Recently the ATO has been cracking down on family trusts. Family trusts are used by taxpayers to run businesses or hold investments for a variety of reasons.
One of those reasons (but only one!) is the ability to allocate income of the trust to various members of the family for tax purposes.
The ATO generally has no problem with this where the income allocated to the family member is paid over to them.
Recently, however, the ATO has been questioning situations where the income allocations are not promptly paid to the family members to whom they were allocated.
This has been a quiet revolution – while the ATO flagged some concerns with family trusts not paying income allocations in 2016, the cases that are now being pursued are very “plain vanilla”.
They are nothing like the abusive arrangements that the ATO expressed concerns about.

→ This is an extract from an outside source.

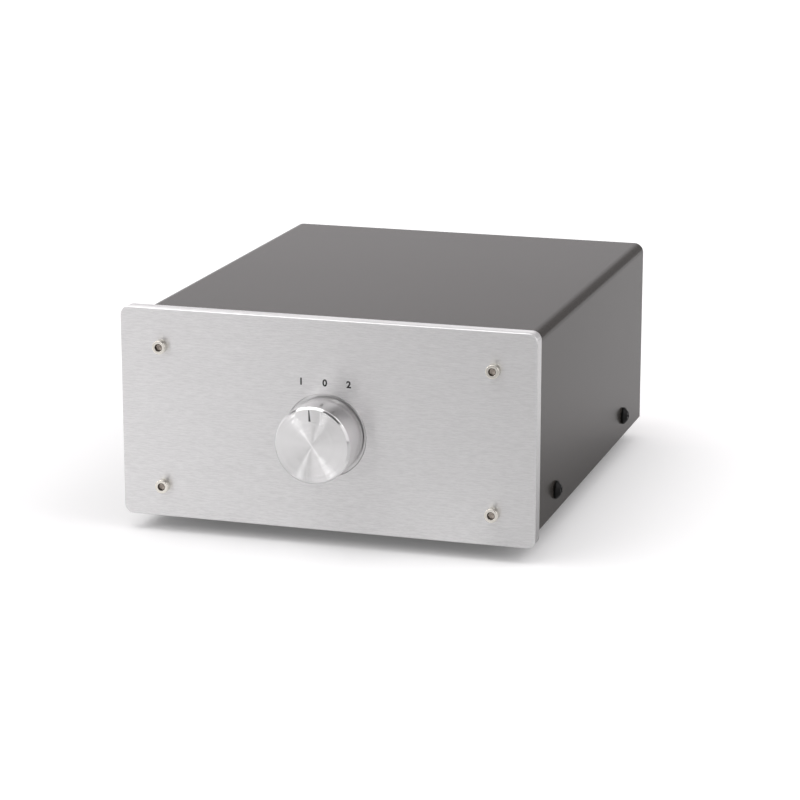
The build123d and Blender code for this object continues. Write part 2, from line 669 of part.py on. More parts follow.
# ---------------------------------------------------------------- rotary switch: what stands still
def switch_housing():
    """Threaded bushing and round die-cast housing in one, with the detent bores and the stops."""
    with BuildPart() as housing:
        discs(on_axis(WALL_BACK), [(0, 0)], BUSHING_R, WALL_BACK + BUSHING_FRONT)
        chamfer(housing.faces().sort_by(Axis.Y)[0].edges(), BUSHING_EDGE)
        discs(on_axis(HOUSING_END), [(0, 0)], HOUSING_R, HOUSING_L)
        peg = [(0, -LOCATING_PEG_OFFSET)]
        discs(on_axis(WALL_BACK), peg, LOCATING_PEG_R, LOCATING_PEG_L)
        stop_l = HOUSING_END - STOP_CAVITY_AT
        discs(on_axis(HOUSING_END), [(0, 0)], STOP_CAVITY_R, stop_l, Mode.SUBTRACT)
        star_l = HOUSING_L - HOUSING_FRONT_T
        discs(on_axis(HOUSING_END), [(0, 0)], STAR_CAVITY_R, star_l, Mode.SUBTRACT)
        bore_l = HOUSING_END + BUSHING_FRONT
        discs(on_axis(HOUSING_END), [(0, 0)], SHAFT_R + SHAFT_SLACK, bore_l, Mode.SUBTRACT)
        for side in (-1, 1):
            reach = STOP_ARM_HALF_ANGLE + TURN_ANGLE_EACH_WAY + STOP_SLACK_ANGLE
            near, far = side * reach, side * (reach + 2 * STOP_LUG_HALF_ANGLE)
            low, high = sorted((STOP_ARM_ANGLE + near, STOP_ARM_ANGLE + far))
            outer = (STOP_CAVITY_R + HOUSING_R) / 2
            ring_piece(on_axis(HOUSING_END), STOP_LUG_IN, outer, low, high, stop_l)
        with BuildSketch(Plane.XY.offset(SWITCH_Z)):
            with Locations((0, FRONT_Y + BALL_DEPTH)):
                Circle(BALL_R + BALL_SLACK)
        extrude(amount=BALL_BORE_END, both=True, mode=Mode.SUBTRACT)
        ties = [(-SWITCH_TIE_OFFSET, 0), (SWITCH_TIE_OFFSET, 0)]
        tie_l = HOUSING_L / 2
        discs(on_axis(HOUSING_END), ties, M3_R + THREAD_SLACK, tie_l, Mode.SUBTRACT)
    return housing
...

Our recent experience is that the ATO is challenging the allocation of income by trusts to low-income adults (usually the adult children of the trust’s controllers) where the income is not transferred to them fairly quickly after the end of the financial year.

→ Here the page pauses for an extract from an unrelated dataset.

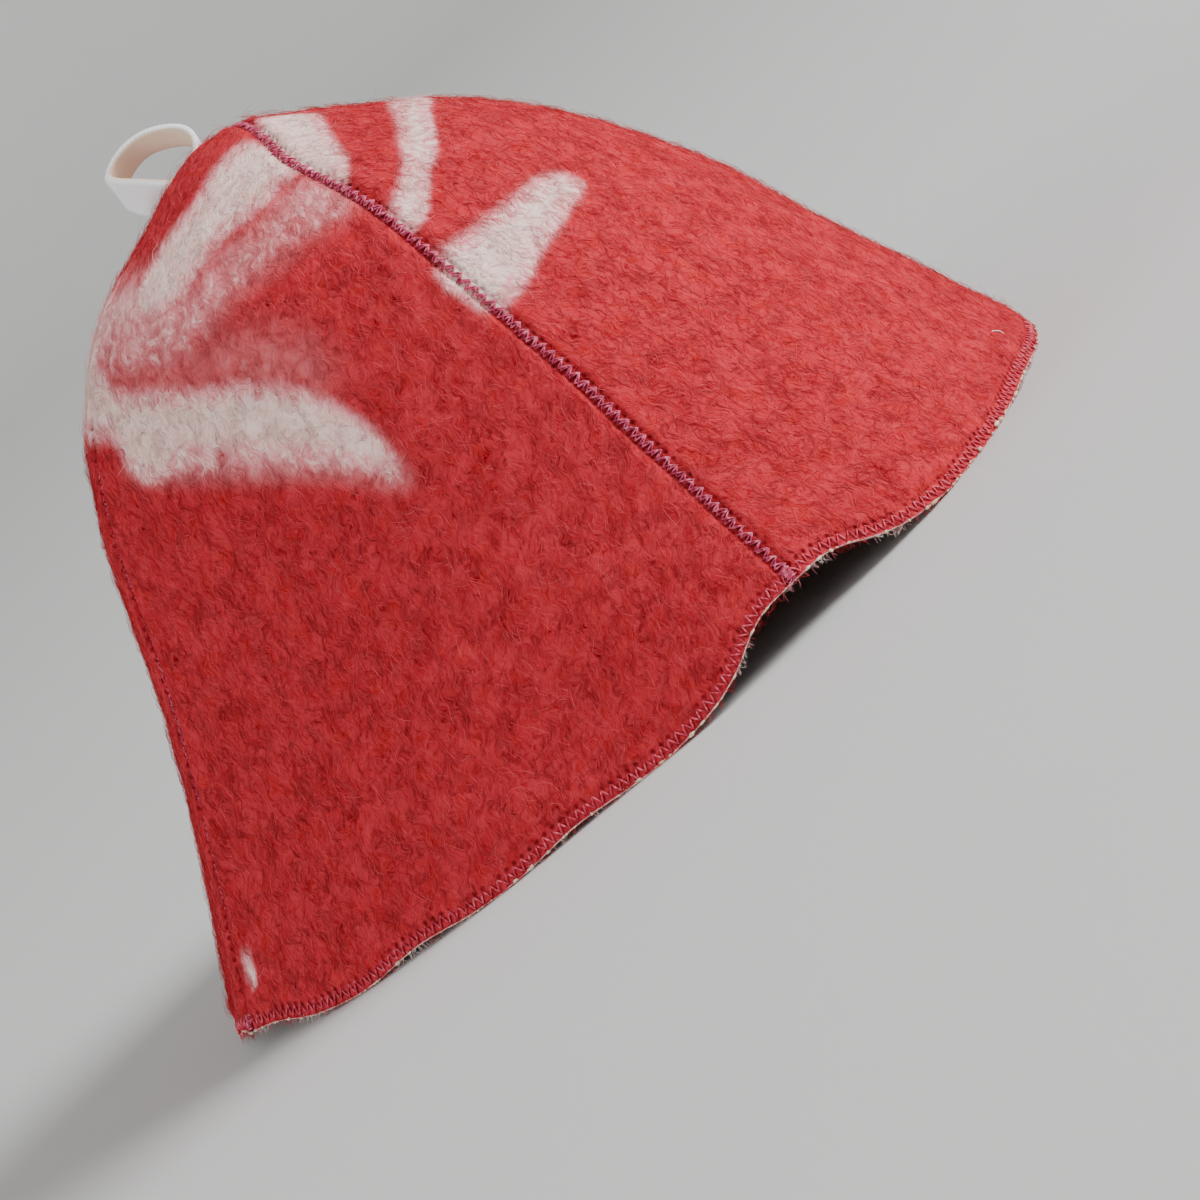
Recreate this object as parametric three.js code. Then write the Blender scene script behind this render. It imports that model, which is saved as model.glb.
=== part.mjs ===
// Sauna hat: four felt gores sewn edge to edge into a bell, and a tape loop on the crown.
// Millimetres. +Z is up, +X is the wearer's front, -Y the wearer's right. The hem rests on Z = 0.
import * as THREE from 'three';

// Driving dimensions
const FELT = 2.5; // thickness of the felt wall
const SEAM_GAP = 0.3; // space between two gores at their butted edges
const TAPE = { width: 13, thickness: 1.6, clear: 0.4 };

// Half sizes of the bell, crown to hem. `middle` is how far forward each section's centre lies.
const SECTIONS = [
  { height: 192.4, middle: 5, length: 0, width: 0 },
  { height: 190.6, middle: 5, length: 11, width: 10 },
  { height: 185, middle: 2.2, length: 24, width: 22 },
  { height: 175, middle: -3, length: 44, width: 40 },
  { height: 155, middle: -1, length: 69.5, width: 61 },
  { height: 130, middle: 1, length: 88, width: 74 },
  { height: 95, middle: 3.2, length: 106, width: 87 },
  { height: 65, middle: 2, length: 119.5, width: 98 },
  { height: 35, middle: 0.5, length: 134, width: 111 },
  { height: 0, middle: -1.5, length: 151, width: 125 },
];

// Seams in degrees from the front towards the wearer's right, and how far the hem is cut back
// at each. A gore lies between two of them.
const SEAMS = [
  { around: -18, cut: 8 },
  { around: 72, cut: 15 },
  { around: 156, cut: 6 },
  { around: 248, cut: 8 },
];
const GORES = ['gore_front', 'gore_right', 'gore_back', 'gore_left'];

// A gore is flatter across than the bell is round, so the seams stand out as soft corners.
// Both reaches are shares of the section's half size.
const BOW = { seam: 1.05, centre: 0.965, startsAt: 0.05, fullAt: 0.42 };

// Where the four gores meet: how far they slide from the crown's centre, and where that fades
// out, as shares of the way to the hem.
const MEETING = { forward: 0.03, left: 0.045, fadesFrom: 0.2, fadesBy: 0.6 };

// A gore's rounded lower corner: `across` is a share of its width, `cut` of the seam's cut.
const HEM_CORNER = [
  { across: 0, cut: 1 },
  { across: 0.05, cut: 0.94 },
  { across: 0.08, cut: 0.78 },
  { across: 0.115, cut: 0.48 },
  { across: 0.15, cut: 0.26 },
  { across: 0.19, cut: 0.12 },
  { across: 0.25, cut: 0 },
];

// Shallow waves where the hem lifts off what it rests on.
const HEM_WAVES = [
  { around: 22, wide: 9, cut: 1.2 },
  { around: 105, wide: 6, cut: 1.8 },
  { around: 127, wide: 6, cut: 2.2 },
  { around: 205, wide: 8, cut: 1.6 },
  { around: 296, wide: 9, cut: 1.8 },
];

// Soft dents (out < 0) and bulges, with their half sizes in degrees and millimetres.
const FOLDS = [
  { around: 96, height: 8, wide: 12, tall: 28, out: -3.5 },
  { around: 132, height: 4, wide: 20, tall: 34, out: 3 },
  { around: 45, height: 10, wide: 20, tall: 40, out: 2 },
  { around: 172, height: 60, wide: 12, tall: 40, out: -2 },
  { around: 235, height: 12, wide: 16, tall: 30, out: -3 },
  { around: 300, height: 10, wide: 20, tall: 34, out: 3 },
  { around: 335, height: 20, wide: 14, tall: 36, out: -2.5 },
];
const FOLDS_START = { from: 0.2, full: 0.5 };

// The loop's route: the tape's near edge in a plane that leans to the left, from its sewn base,
// and how far the far edge lies below and behind it. The root is a place on the flat disc.
const LOOP_ROOT = { forward: -0.052, left: 0.015, lean: 45, freeAbove: 10 };
const LOOP = [
  { forward: -2.5, up: 0, drop: 6, back: 0 },
  { forward: 2.5, up: 0.6, drop: 6, back: 0 },
  { forward: 5.8, up: 6.5, drop: 6, back: 0 },
  { forward: 4.2, up: 13, drop: 6, back: 1 },
  { forward: -3.9, up: 21, drop: 6.2, back: 1.5 },
  { forward: -12, up: 24.5, drop: 7.5, back: 1 },
  { forward: -17.8, up: 23.5, drop: 8.8, back: 0 },
  { forward: -16.8, up: 19, drop: 8.5, back: 2 },
  { forward: -12.4, up: 11.1, drop: 8.2, back: 4.5 },
  { forward: -8.2, up: 3.3, drop: 8, back: 4 },
  { forward: -6, up: 0.4, drop: 7, back: 2 },
];

// Moves the middle of the hem to the origin.
const CENTRED = { forward: 0.85, left: -0.81 };

// The mesh grid
const ROWS = 22;
const RESTS_UNDER = 0.15; // a smaller cut leaves the hem flat
const COLUMNS = [
  0, 0.03, 0.06, 0.1, 0.14, 0.19, 0.26, 0.34, 0.42, 0.5,
  0.58, 0.66, 0.74, 0.81, 0.86, 0.9, 0.94, 0.97, 1,
];
const LOOP_STEPS = 36;
const LOOP_BREADTHS = [0, 0.5, 1];
const STEP = 1e-3; // for slopes, as a share of the disc

const FELT_LOOK = { color: 0xc0393d, roughness: 0.95, metalness: 0 };
const TAPE_LOOK = { color: 0xe6e4df, roughness: 0.8, metalness: 0 };

const radians = THREE.MathUtils.degToRad;
const degrees = THREE.MathUtils.radToDeg;

// Sections placed by their distance down the felt, with one mirrored row so the crown is round.
function bellSections() {
  let down = 0;
  const placed = SECTIONS.map((row, i) => {
    const above = SECTIONS[Math.max(i - 1, 0)];
    down += Math.hypot(row.length - above.length, row.height - above.height);
    return { ...row, down };
  });
  const first = placed[1];
  const mirrored = { ...first, down: -first.down, length: -first.length, width: -first.width };
  return [mirrored, ...placed];
}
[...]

In order to investigate, the ATO is using its powers to conduct compulsory interviews with the trust’s controllers and the people who were allocated the income.
This is an intensely confronting process, particularly where the compulsory interviews involve your children. The anti-avoidance provision that the ATO is relying on is complex, and in my opinion the ATO is pushing its boundaries.
In administering the law, the ATO is asking questions about how family members choose to arrange their finances as between themselves.
There is a real question in my mind about the appropriateness of this. Ordinary family dealings are supposed to be outside the scope of ATO action in this area.
Perhaps more importantly, the ATO is now questioning standards of behaviour that it has previously walked past.
In my view, at a minimum, taxpayers need to be made aware of this change of view.
Perhaps until that happens, the ATO should be backing down, rather than cracking down.